Hussain only became a regular in the ODI team by the Zimbabwe series of 1996 and 1997 where by that point he was the England Test captain. From then he went on to score 16 fifties and a single century which was against India at Lords in 2002. Hussain captained his country in 56 ODIs and played in 9 World Cup games, he resigned as captain immediately after the 2003 World Cup.
Hussain’s highest score of 115 was perhaps also the most memorable One Day International he appeared. Described by BBC correspondent Jonathan Agnew as “the most exciting one-day international” he had ever seen, India overhauled England’s 326 at Lords, their highest score for ten years, to win with 3 balls to spare in the Summer of 2002.

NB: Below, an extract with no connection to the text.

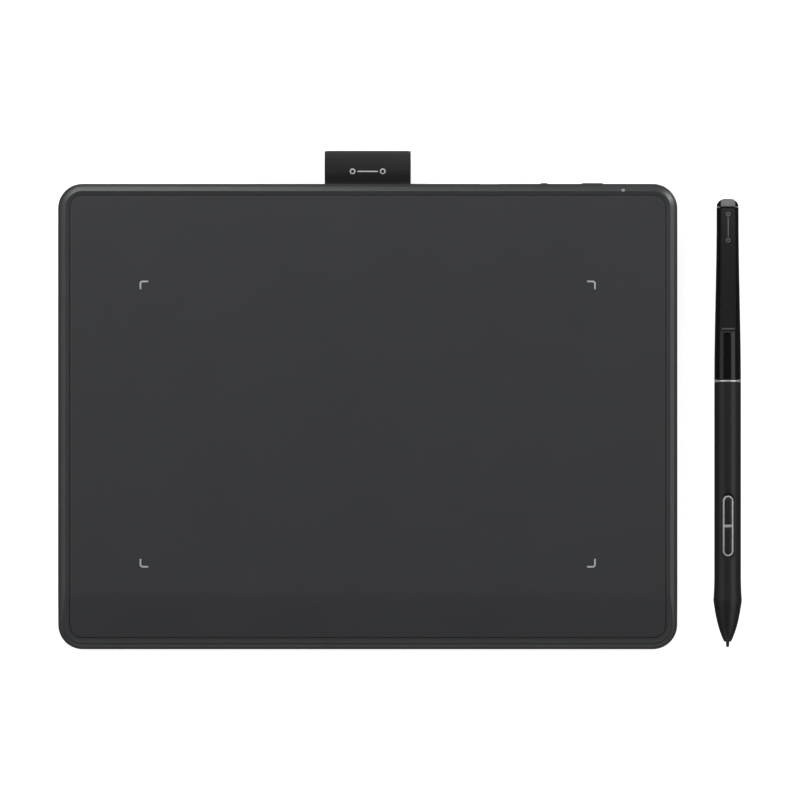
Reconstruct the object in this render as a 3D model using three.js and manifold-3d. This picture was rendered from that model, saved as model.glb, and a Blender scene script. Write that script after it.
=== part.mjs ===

For some time before the game, Hussain’s position in the ODI team and his insistence of batting at number three had been repeatedly questioned by the press, most notably Sky Sports commentators, and future colleagues, Ian Botham and Bob Willis.
Hussain responded to those critics with a typically belligerent innings, and along with the faster scoring Marcus Trescothick added 185 off just 167 balls. But after reaching three figures Hussain gestured wildly to the press box, in defiance of the critics who had questioned his decision to bat at number three, by pointing to the number 3 on his back and raising three fingers to the media box and the ex-professionals who frequented it.
Despite the century and the gesture it was felt some members of the media, that the slow innings proved their points of criticisms, some even stated that “Captain Angry” had made a rod for his own back.
Since his retirement, he has taken up a career as a television commentator for Sky Sports.
Hussain has worked at New Hall School in Chelmsford as their cricket professional.
Nasser Hussain also worked in a Bollywood movie Patiala House in which he played himself.